=== Aim of the task ===
Extract the data exactly, missing nothing.

+++++

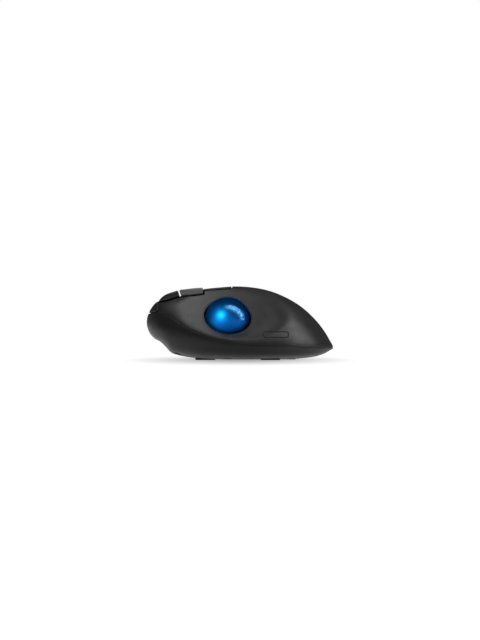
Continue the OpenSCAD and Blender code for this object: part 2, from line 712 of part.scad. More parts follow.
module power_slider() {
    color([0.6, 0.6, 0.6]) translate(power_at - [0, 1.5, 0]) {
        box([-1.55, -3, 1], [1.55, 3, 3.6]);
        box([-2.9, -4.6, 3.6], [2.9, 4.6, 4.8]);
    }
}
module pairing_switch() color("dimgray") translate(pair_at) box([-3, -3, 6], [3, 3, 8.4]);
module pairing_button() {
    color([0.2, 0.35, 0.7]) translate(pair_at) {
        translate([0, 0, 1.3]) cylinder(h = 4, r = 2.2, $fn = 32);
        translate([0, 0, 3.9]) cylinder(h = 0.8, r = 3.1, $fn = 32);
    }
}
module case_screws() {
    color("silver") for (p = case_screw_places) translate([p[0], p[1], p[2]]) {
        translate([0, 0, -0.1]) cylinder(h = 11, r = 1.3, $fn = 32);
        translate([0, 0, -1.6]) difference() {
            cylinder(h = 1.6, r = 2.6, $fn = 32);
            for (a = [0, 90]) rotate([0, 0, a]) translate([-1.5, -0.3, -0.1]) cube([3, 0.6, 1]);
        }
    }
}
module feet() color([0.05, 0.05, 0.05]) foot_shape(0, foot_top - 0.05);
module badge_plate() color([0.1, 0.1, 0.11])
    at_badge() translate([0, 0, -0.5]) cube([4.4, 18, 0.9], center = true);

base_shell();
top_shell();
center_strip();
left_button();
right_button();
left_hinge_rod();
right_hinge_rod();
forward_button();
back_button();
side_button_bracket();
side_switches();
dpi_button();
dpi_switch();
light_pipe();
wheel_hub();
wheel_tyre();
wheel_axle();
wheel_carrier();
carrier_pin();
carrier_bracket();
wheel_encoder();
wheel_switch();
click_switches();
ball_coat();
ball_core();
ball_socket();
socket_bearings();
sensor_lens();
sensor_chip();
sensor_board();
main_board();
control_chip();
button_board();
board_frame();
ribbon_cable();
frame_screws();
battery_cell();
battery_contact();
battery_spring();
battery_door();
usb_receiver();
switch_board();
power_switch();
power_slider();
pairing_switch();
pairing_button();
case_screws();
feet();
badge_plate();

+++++

=== Task response ===
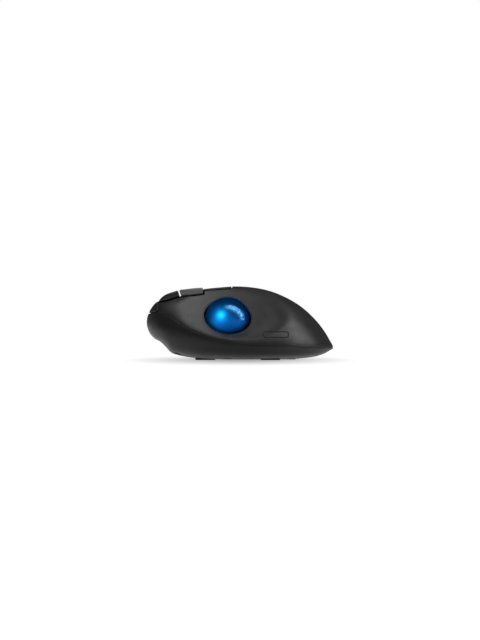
Continue the OpenSCAD and Blender code for this object: part 2, from line 712 of part.scad. More parts follow.
module power_slider() {
    color([0.6, 0.6, 0.6]) translate(power_at - [0, 1.5, 0]) {
        box([-1.55, -3, 1], [1.55, 3, 3.6]);
        box([-2.9, -4.6, 3.6], [2.9, 4.6, 4.8]);
    }
}
module pairing_switch() color("dimgray") translate(pair_at) box([-3, -3, 6], [3, 3, 8.4]);
module pairing_button() {
    color([0.2, 0.35, 0.7]) translate(pair_at) {
        translate([0, 0, 1.3]) cylinder(h = 4, r = 2.2, $fn = 32);
        translate([0, 0, 3.9]) cylinder(h = 0.8, r = 3.1, $fn = 32);
    }
}
module case_screws() {
    color("silver") for (p = case_screw_places) translate([p[0], p[1], p[2]]) {
        translate([0, 0, -0.1]) cylinder(h = 11, r = 1.3, $fn = 32);
        translate([0, 0, -1.6]) difference() {
            cylinder(h = 1.6, r = 2.6, $fn = 32);
            for (a = [0, 90]) rotate([0, 0, a]) translate([-1.5, -0.3, -0.1]) cube([3, 0.6, 1]);
        }
    }
}
module feet() color([0.05, 0.05, 0.05]) foot_shape(0, foot_top - 0.05);
module badge_plate() color([0.1, 0.1, 0.11])
    at_badge() translate([0, 0, -0.5]) cube([4.4, 18, 0.9], center = true);

base_shell();
top_shell();
center_strip();
left_button();
right_button();
left_hinge_rod();
right_hinge_rod();
forward_button();
back_button();
side_button_bracket();
side_switches();
dpi_button();
dpi_switch();
light_pipe();
wheel_hub();
wheel_tyre();
wheel_axle();
wheel_carrier();
carrier_pin();
carrier_bracket();
wheel_encoder();
wheel_switch();
click_switches();
ball_coat();
ball_core();
ball_socket();
socket_bearings();
sensor_lens();
sensor_chip();
sensor_board();
main_board();
control_chip();
button_board();
board_frame();
ribbon_cable();
frame_screws();
battery_cell();
battery_contact();
battery_spring();
battery_door();
usb_receiver();
switch_board();
power_switch();
power_slider();
pairing_switch();
pairing_button();
case_screws();
feet();
badge_plate();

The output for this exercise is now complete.